If you are a believer today, this shouldn’t be an alien song to you. If you are a Christian, you have actually been redeemed by that same steadfast love, because God sent His Son to live a perfect life, taking on sin and the full wrath of God.
Consider the words of the song, “How Great Thou Art”:
“And when I think that God His Son not sparing, sent Him to die, I scarce can take it in…”
Why can’t we take it in? Because we are all mired in sin, and live lives centered on what we desire, but God did not spare His Son to redeem sinners like us.
“That on the Cross, my burden gladly bearing, He bled and died to take away my sin"
This is how Moses the sinner can sing about God’s wrath and righteous judgment against sin, for he knows that his God is a God of steadfast love. As a God of steadfast love, God promised to overthrow sin and redeem His people. Christians today have been purchased and redeemed - Though we struggle, we are still clinging on, and looking forward to a similar promise - where God will lead His people to His holy abode. As the Israelites sang in Exo 15:17, we hold on to the same promise that God will bring His people into His presence, where we will be with Him.
The song concludes with the proclamation that “the LORD will reign forever and ever”. This is a picture of God as eternal reigning king not just now but forever and ever; a picture of the perfect just God extended into eternity, where His people are subjected under Him.
So what does singing do?
Singing is instructional. It teaches us of who God is how we are to respond to him.

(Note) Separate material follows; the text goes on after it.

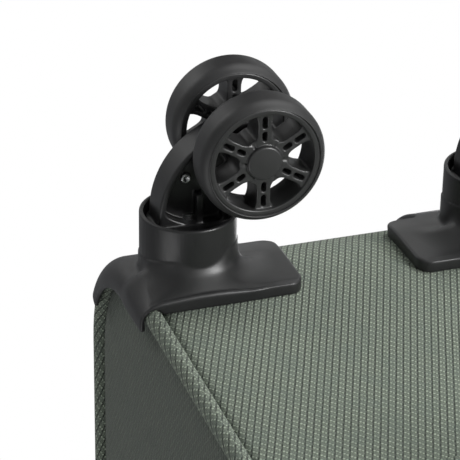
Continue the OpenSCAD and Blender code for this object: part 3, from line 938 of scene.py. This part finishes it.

Singing is for remembering. For God has acted, and acted mightily.
Singing is congregational. It is sung together in unity, with complementary parts of Gods people making it better.
Singing is responsive. It is in response to what God has done for them.
Singing is physical. It involves our whole being in response to God.
Singing is personal. It is an expression of personal experience and relationship.
Like the Israelites, we sing because God has delivered us.